Another result of American TV-series and films, is the influence on the Norwegian language. Many words and expressions being used today, especially by youth, have obviously been "imported" from the USA through films and series. Examples are words like disco, tape, DJ, hip-hop, rave and junk food. The actors are great idols for many teenagers, and many of them want to behave just like their idols. And this causes alterations to the language. The last years I have become more and more interested in stereos and especially computers. To make a conversation about what is inside a computer or a stereo, you are not able to use anything but English/American words. So my daily life is very affected of American culture.
But it is not only films and series which influence Norwegian language and attitudes, there are also several other reasons for this development. Examples are magazines, music, advertising and technology. Today one can buy all kinds of magazines in stores like Narvesen, and American magazines are not unusual to find in the shelves there. When it comes to music, many American musicians have been idolized through their music - we want to look like them, behave like them, and it affects our attitudes. It has in addition to this the same influence on the Norwegian culture as films and TV-series have - through language. Also advertising is important. Not only is there much American advertising on TV, but now Norwegian companies have begun to advertise the same way, but this does not apply to everyone.
Some American sports have become very popular in Norway the last years. I am especially thinking of the interest in basketball, which has grown enormously the last couple of years. In the middle of the 80s, basketball was a small sport in Norway, but today, it is one of the most popular sports among teenagers. Icehockey has also been growing after Norwegians became interested in the American "National Hockey League." And who has not seen those younger boys buying, collecting and exchanging hockey cards, without actually being interested in icehockey at all? Personally I am not very interested in sports, and American sports does not influence me especially much, but it influences the Norwegian culture, especially youth.
The question is if this influence on Norwegian culture is any danger. I think it is a danger for the tourist business in Norway. Tourists are coming to Norway to see Norway's features, and today they may see Norway's features. But within a few years, I am sure tourist business will decrease. That is because I do not think American, German, English or any tourists are coming to Norway to see a country which is pretty like their own - with the same petrol stations and the same restaurant chains. And I do not think they are expecting for example a McDonald's drive-in among the snug, small villages with small, narrow roads on the west coast. Actually, the development are moving to that direction.
On the other hand, I think "Ola Nordmann" is able to preserve his own culture. We proved that in the Olympic Games at Lillehammer in 1994. The arrangement was a nationalistic arrangement, fully Norwegian, and we showed the world how Norway really is. But that was a planned arrangement which we were able to make as Norwegian as possible. In everyday life, it is more difficult to limit the influence from the American culture.

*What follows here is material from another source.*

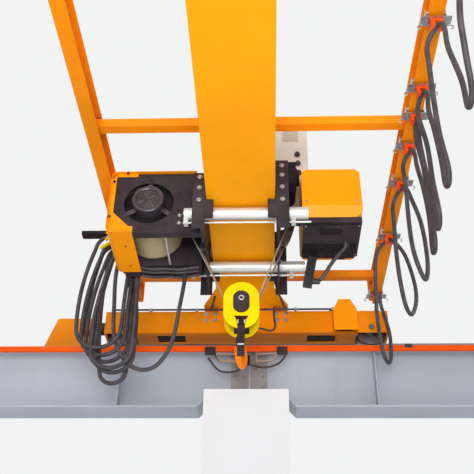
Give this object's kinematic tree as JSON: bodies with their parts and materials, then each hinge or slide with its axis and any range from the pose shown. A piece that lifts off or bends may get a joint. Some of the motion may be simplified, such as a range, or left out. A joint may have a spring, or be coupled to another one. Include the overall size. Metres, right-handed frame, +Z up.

As the development has been the last years, it seems like Norway in the future will be Americanized. Hopefully it will not, but before the development stops, American culture will have affected Norway on such a large scale, that Norway has lost much of its features. If the development continues as it has done the last years, it is undisguised that American culture may replace several Norwegian customs and traditions. Probably, the same will happen in a numbers of other countries too. So where is this development going to stop?

Will we end up with an American world?